Poloz Arrives at Crossroads With Canada Recovery in Tatters

  • Investors and economists almost evenly split on odds of cut
  • Central Bank also releasing quarterly economic forecasts

QuickTake: Canada's Next Step

Stephen Poloz is in a no-win situation.

As the Bank of Canada governor prepares to release his interest rate decision, forecasters are about evenly split on whether he’ll cut the benchmark rate to 0.25 percent or leave it at 0.5 percent. A cut risks adding to an already epiccurrency slump and may do little for growth; standing pat gives the impression the central bank is cold to the widening damage from collapsing oil prices.

As if that wasn’t enough, extraordinary policy tools such as negative rates are now on the table for the first time in the central bank’s 80-year history. Poloz is approaching uncharted territory, and the stakes are high: there’s speculation the economy, which is still convalescing after two quarters of contraction in the first half of 2015, is at another tipping point.

“It’s not going to take a lot to shock the system and push us into a recession,” said John Johnston, chief strategist at investment manager Davis Rea Ltd. in Toronto. “The Bank of Canada will cut rates, it’s a no-brainer. If he doesn’t he will get crucified.”

Others say lower rates won’t accomplish much, and it’s time to let the economy adjust.

“Why would Poloz do another rate cut? To me that doesn’t make any sense,” Martin Pelletier, managing director and portfolio manager at TriVest Wealth Counsel in Calgary, said in a Jan. 15 phone interview. “The dollar has already fallen below 70 U.S. cents so it should be doing its magic. Why do you need to lower rates?”

Investors are now assigning 57 percent odds Poloz will cut the overnight rate, up from 13 percent a month ago. Three of Canada’s biggest lenders changed their forecast to a cut last week, bringing the total in a Bloomberg survey to 16 out of 34 economists predicting lower rates. Poloz’s decision is due at 10 a.m. from Ottawa.
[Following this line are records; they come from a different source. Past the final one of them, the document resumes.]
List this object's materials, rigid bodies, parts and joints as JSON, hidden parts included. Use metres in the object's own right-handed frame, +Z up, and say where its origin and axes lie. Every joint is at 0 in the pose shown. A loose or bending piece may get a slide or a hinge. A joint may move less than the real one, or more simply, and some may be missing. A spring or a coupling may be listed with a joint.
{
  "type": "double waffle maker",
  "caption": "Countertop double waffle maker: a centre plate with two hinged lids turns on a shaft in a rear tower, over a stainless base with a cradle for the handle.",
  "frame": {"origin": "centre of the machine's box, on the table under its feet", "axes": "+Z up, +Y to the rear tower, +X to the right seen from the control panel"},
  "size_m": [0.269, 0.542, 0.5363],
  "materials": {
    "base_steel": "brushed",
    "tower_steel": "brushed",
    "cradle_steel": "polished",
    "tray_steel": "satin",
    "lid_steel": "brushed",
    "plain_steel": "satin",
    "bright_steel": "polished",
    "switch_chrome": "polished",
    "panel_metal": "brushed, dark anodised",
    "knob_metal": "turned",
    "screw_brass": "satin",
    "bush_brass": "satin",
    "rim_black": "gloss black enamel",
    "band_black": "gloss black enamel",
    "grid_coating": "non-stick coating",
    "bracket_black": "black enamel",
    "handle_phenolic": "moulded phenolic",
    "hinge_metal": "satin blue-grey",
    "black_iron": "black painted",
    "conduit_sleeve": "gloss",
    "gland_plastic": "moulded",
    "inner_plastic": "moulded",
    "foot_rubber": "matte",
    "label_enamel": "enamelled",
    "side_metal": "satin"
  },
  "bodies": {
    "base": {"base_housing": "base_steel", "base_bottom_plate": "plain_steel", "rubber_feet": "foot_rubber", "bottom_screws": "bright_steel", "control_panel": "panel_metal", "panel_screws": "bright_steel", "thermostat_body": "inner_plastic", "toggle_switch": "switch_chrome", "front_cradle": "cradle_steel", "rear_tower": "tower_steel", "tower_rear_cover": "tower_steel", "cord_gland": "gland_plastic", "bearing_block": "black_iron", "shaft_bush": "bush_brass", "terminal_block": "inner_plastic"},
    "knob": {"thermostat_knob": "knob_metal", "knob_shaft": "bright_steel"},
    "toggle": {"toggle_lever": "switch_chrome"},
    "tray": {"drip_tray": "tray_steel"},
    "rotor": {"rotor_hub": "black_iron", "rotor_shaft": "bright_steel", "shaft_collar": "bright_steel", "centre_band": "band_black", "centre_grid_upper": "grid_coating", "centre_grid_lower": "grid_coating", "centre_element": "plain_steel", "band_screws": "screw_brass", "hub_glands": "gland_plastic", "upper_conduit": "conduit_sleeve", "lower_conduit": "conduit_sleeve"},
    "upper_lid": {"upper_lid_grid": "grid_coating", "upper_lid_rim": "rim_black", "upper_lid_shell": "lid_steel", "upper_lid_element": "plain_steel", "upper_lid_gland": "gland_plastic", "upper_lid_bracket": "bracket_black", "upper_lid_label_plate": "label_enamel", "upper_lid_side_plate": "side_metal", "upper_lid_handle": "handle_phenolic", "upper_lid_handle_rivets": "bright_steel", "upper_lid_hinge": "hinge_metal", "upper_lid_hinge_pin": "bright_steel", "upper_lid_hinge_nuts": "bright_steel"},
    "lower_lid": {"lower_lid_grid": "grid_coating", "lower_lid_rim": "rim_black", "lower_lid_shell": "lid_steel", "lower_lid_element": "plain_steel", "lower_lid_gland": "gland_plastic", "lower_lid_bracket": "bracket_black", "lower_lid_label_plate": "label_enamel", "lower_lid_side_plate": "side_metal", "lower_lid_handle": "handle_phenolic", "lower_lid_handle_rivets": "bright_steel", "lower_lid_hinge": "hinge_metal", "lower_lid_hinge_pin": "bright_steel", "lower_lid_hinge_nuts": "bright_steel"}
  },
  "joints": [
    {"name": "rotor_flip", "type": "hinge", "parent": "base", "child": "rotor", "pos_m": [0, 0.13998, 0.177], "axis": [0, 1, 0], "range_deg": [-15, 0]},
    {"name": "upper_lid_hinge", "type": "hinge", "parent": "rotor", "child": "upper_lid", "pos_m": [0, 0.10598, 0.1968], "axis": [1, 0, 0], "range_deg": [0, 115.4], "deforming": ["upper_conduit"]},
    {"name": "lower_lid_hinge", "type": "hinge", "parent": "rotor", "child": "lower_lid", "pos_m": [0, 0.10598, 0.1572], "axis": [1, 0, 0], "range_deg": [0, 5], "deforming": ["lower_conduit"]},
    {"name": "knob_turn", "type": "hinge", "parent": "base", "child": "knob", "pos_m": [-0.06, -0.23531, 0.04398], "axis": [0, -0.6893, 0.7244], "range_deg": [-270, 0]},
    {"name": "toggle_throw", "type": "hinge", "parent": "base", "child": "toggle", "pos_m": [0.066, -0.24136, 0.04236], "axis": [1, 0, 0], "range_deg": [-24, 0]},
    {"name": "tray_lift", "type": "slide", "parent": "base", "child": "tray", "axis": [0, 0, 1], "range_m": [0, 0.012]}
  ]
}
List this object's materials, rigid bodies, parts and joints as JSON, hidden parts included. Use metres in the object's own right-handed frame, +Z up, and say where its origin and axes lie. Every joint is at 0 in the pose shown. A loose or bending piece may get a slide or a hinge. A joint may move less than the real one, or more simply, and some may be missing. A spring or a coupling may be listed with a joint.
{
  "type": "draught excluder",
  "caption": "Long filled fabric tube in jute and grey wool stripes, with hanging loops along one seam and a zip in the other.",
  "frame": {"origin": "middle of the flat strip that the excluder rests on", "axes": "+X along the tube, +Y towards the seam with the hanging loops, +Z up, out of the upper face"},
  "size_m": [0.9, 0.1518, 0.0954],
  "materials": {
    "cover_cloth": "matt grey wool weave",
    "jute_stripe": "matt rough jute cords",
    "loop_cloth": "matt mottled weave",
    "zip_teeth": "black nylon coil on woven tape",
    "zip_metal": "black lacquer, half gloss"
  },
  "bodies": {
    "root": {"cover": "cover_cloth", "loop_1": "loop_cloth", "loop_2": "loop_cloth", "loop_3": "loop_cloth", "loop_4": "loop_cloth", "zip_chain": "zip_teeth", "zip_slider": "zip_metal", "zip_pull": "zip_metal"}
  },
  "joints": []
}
The loonie, as Canada’s currency is known, has depreciated 17 percent against the U.S. dollar over 12 months, tracking the price of U.S. benchmark crude which has plunged to below $30 a barrel. Policy divergence -- the Federal Reserve is raising interest rates, and odds are Poloz will cut at least once this year -- is adding momentum to the currency’s decline. A rate reduction now would drop the Bank of Canada’s benchmark rate below the Fed’s for the first time since 2007. The loonie extended its record streak of declines, falling for a 14th-straight session Wednesday to C$1.4619 per U.S. dollar. A dollar buys 68.4 U.S. cents.
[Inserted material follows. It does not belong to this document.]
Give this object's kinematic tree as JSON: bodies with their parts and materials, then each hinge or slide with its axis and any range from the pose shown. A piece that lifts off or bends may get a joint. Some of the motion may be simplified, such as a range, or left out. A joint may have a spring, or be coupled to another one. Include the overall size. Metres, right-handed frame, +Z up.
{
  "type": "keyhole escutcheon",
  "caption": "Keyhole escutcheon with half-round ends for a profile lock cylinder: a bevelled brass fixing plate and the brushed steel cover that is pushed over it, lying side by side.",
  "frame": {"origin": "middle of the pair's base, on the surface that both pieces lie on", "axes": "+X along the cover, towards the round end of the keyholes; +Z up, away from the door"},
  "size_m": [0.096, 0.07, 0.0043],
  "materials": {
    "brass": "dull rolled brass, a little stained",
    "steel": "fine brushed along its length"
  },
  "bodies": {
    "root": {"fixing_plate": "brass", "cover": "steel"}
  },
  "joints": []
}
There’s an argument to be made that Poloz has done enough, having already lowered the benchmark rate twice last year, in January and July, and now it’s the government’s turn to ramp up spending. Prime Minister Justin Trudeau’s debut budget is due by April. Trudeau has already backed off a campaign pledge to cap deficit spending at C$10 billion annually. Former Bank of Canada Governor David Dodge recommends federal and provincial governments run combined deficits of as much as C$40 billion a year.

All of that would take time, something the economy may be running out of.
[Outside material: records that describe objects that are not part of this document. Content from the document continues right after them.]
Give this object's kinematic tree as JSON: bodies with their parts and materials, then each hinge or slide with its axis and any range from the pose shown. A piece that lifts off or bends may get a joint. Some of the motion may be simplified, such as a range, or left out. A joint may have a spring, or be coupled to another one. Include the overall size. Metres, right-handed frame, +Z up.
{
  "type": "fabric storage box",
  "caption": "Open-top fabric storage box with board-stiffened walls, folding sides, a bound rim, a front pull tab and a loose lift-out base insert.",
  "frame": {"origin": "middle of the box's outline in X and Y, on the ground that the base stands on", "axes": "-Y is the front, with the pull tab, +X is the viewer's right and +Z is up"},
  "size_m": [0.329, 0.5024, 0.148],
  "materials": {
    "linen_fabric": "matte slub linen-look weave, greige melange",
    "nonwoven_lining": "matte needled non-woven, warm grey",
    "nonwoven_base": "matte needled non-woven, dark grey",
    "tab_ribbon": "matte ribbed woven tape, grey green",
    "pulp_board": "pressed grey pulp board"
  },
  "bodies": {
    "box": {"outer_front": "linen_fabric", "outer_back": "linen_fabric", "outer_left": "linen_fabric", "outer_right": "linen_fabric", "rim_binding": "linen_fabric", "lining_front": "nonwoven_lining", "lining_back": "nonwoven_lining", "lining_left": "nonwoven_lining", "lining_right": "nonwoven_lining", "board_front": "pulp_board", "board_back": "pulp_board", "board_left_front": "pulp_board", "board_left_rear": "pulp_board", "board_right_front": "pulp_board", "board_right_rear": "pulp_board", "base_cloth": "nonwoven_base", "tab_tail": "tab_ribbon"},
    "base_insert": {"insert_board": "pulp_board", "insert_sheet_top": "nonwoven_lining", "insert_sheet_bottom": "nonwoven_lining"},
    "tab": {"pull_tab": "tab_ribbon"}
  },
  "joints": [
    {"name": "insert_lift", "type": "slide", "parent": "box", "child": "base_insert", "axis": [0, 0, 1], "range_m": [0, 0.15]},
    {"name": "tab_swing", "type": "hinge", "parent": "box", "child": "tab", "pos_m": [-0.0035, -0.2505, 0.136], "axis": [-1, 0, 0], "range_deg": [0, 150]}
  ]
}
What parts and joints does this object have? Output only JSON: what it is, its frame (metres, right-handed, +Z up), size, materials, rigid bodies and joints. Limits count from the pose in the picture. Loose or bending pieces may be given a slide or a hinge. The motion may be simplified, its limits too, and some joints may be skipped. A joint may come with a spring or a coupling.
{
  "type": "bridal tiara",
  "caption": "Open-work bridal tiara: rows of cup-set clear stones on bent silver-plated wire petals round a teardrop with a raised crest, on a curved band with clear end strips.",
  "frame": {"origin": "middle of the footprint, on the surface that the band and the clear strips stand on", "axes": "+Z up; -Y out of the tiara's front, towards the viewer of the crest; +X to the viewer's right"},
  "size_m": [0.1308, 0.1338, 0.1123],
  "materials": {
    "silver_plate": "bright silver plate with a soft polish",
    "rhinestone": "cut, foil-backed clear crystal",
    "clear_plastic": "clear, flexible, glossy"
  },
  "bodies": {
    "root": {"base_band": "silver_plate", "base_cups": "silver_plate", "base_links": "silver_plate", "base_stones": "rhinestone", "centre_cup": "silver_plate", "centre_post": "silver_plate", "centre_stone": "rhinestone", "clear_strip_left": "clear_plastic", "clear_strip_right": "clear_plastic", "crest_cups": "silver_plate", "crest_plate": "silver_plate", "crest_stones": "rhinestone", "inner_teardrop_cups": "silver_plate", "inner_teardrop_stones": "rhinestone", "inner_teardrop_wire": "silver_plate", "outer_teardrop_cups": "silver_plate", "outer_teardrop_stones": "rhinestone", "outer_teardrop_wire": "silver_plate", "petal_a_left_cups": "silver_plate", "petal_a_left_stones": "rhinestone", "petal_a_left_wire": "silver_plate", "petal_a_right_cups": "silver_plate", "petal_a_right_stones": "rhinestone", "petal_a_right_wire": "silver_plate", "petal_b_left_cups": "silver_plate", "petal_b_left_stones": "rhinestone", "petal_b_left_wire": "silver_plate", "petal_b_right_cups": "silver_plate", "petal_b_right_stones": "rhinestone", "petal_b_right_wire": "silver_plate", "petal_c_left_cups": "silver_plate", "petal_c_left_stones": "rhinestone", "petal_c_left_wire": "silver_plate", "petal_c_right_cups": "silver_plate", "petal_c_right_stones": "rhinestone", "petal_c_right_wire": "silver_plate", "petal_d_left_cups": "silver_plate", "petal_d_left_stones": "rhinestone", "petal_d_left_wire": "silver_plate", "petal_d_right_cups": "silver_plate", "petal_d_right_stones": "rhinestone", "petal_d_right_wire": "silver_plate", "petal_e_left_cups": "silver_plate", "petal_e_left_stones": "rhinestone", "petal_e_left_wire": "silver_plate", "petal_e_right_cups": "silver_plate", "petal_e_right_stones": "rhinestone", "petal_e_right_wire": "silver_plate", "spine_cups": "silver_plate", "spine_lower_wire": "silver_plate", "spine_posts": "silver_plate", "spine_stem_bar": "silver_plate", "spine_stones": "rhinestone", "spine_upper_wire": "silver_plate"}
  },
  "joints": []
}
In its last monetary report, the central bank predicted Canada will return to full capacity with inflation at the 2 percent target by the middle of next year. It also projected GDP growth of 2 percent this year. However with the oil shock still reverberating, and the benefits from a currency at 69 U.S. cents slow to accrue, that forecast is looking increasingly in doubt.

Whatever Poloz does, he needs to be clear about whether extraordinary measures such as negative rates or quantitative easing are closer to becoming a reality, Johnston says. The financial system could withstand rates as low as negative 0.5 percent, the governor said in a Dec. 8 speech that outlined the bank’s options as it approaches the so-called lower bound. Those measures aren’t required now, he said at the time.

“I will be more interested to see if the Monetary Policy Report itself talks more about the monetary strategy going forward,” Johnston said. “In an anxious environment like this the Bank of Canada is going to want to be seen to be doing something.”

For Johnston at Davis Rea and many others, it’s the speed of the bad news that makes more stimulus necessary.

“A month ago I would have said there really isn’t any big reason to cut rates,” Johnston said. “It’s clear, he should do something, to be seen to be doing something, and to be showing that they care.”